Gli otto giorni che hanno rovesciato la situazione
Sulla scia dell’escalation politica e militare iniziata a gennaio, in cui per via della volontà di Kiev di aderire alla Nato si è iniziata a paventare l’invasione russa dell’Ucraina, la Duma ha preso in esame il 15 febbraio le due mozioni parlamentari volte a chiedere al Cremlino il riconoscimento ufficiale delle due Repubbliche stanziate nel Donbass. L’approvazione a larga maggioranza delle mozioni in un primo momento non ha scalfito la posizione di Putin . Il presidente russo ha continuato a caldeggiare una risoluzione del conflitto tramite gli accordi di Minsk. Pochi giorni dopo il voto della Duma però, lungo la linea di contatto si è tornati pesantemente a sparare. Il 17 febbraio a Donetsk e Lugansk è stato dichiarato lo stato di emergenza. Il 18 febbraio è stato impartito l’ordine di evacuazione dei civili. In pochi giorni più di 60mila persone hanno fatto le valigie e si sono dirette verso la regione russa di Rostov. Nel frattempo a Lugansk quasi un milione di residenti hanno chiesto la cittadinanza russa e la domanda è stata accolta in oltre l’80% dei casi.

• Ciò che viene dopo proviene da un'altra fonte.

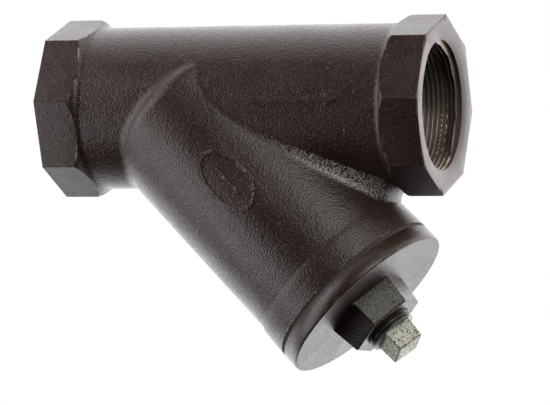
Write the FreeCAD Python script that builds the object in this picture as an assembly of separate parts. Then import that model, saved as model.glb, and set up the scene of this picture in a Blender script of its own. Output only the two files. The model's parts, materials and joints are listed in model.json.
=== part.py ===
"""Y strainer with screwed ends: cast body, screwed cover with a blow-down plug, and a removable screen.

The pipe axis is +X, in the direction of flow, and the origin is the centre of the inlet face. The
branch that holds the screen leaves the pipe axis downwards, towards the outlet. Pieces on the branch
are made standing on their own axis (+Z outwards, zero where the two axes cross) and then placed.
All sizes are in millimetres.
"""
import FreeCAD
import Part
import math
import os

# ---------------------------------------------------------------- overall sizes
FACE_TO_FACE = 175.0          # inlet face to outlet face
INLET_TO_CENTRE = 56.0        # inlet face to the point where the branch axis crosses the pipe axis
BRANCH_ANGLE = 45.0           # branch axis below the pipe axis, degrees
BARREL_R = 35.5
BRANCH_R = 39.7
WALL = 6.7                    # cast wall of the branch

# ---------------------------------------------------------------- thread form, as shares of the pitch
THREAD_FLANK = 0.30           # along the axis, each flank
THREAD_ROOT = 0.10            # flat at the bottom of a groove

# ---------------------------------------------------------------- screwed ends
HUB_ACROSS_FLATS = 72.4       # eight-sided wrench hub at each end
HUB_LENGTH = 14.2             # end face to where the corners start to turn over
HUB_BACK_ROUND = 3.0          # where the hub's corners turn over at its back
HUB_SHOULDER_R = 4.0          # hollow shoulder from there down to the barrel
PORT_PITCH = 2.209            # 11.5 threads to the inch
PORT_CREST_R = 28.05
PORT_ROOT_R = 29.75           # at the mouth; the roots taper, 1 in 16 on the diameter
PORT_TURNS = 9
PORT_RUNOUT = 1               # plain land behind the last groove, in pitches
PORT_LAND = 5.0               # degrees of each turn where the crest runs on to the next one
PORT_CHAMFER = 1.2            # depth of the lead-in
PORT_CHAMFER_R = 30.4
WATERWAY_R = 28.6             # cored passage behind the threads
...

La svolta è arrivata il 21 febbraio. Anche la Camera Alta ha chiesto a larga maggioranza il riconoscimento delle due Repubbliche separatiste. Putin, dopo una riunione di emergenza del consiglio di sicurezza, ha dichiarato “senza prospettive” il processo di pace retto dagli accordi di Minsk. É stato questo il preludio al rovesciamento definitivo della posizione russa. In serata il disco verde ufficiale: per il Cremlino, Donetsk e Lugansk sono due Repubbliche sovrane e indipendenti, non più rientranti quindi nei confini ucraini.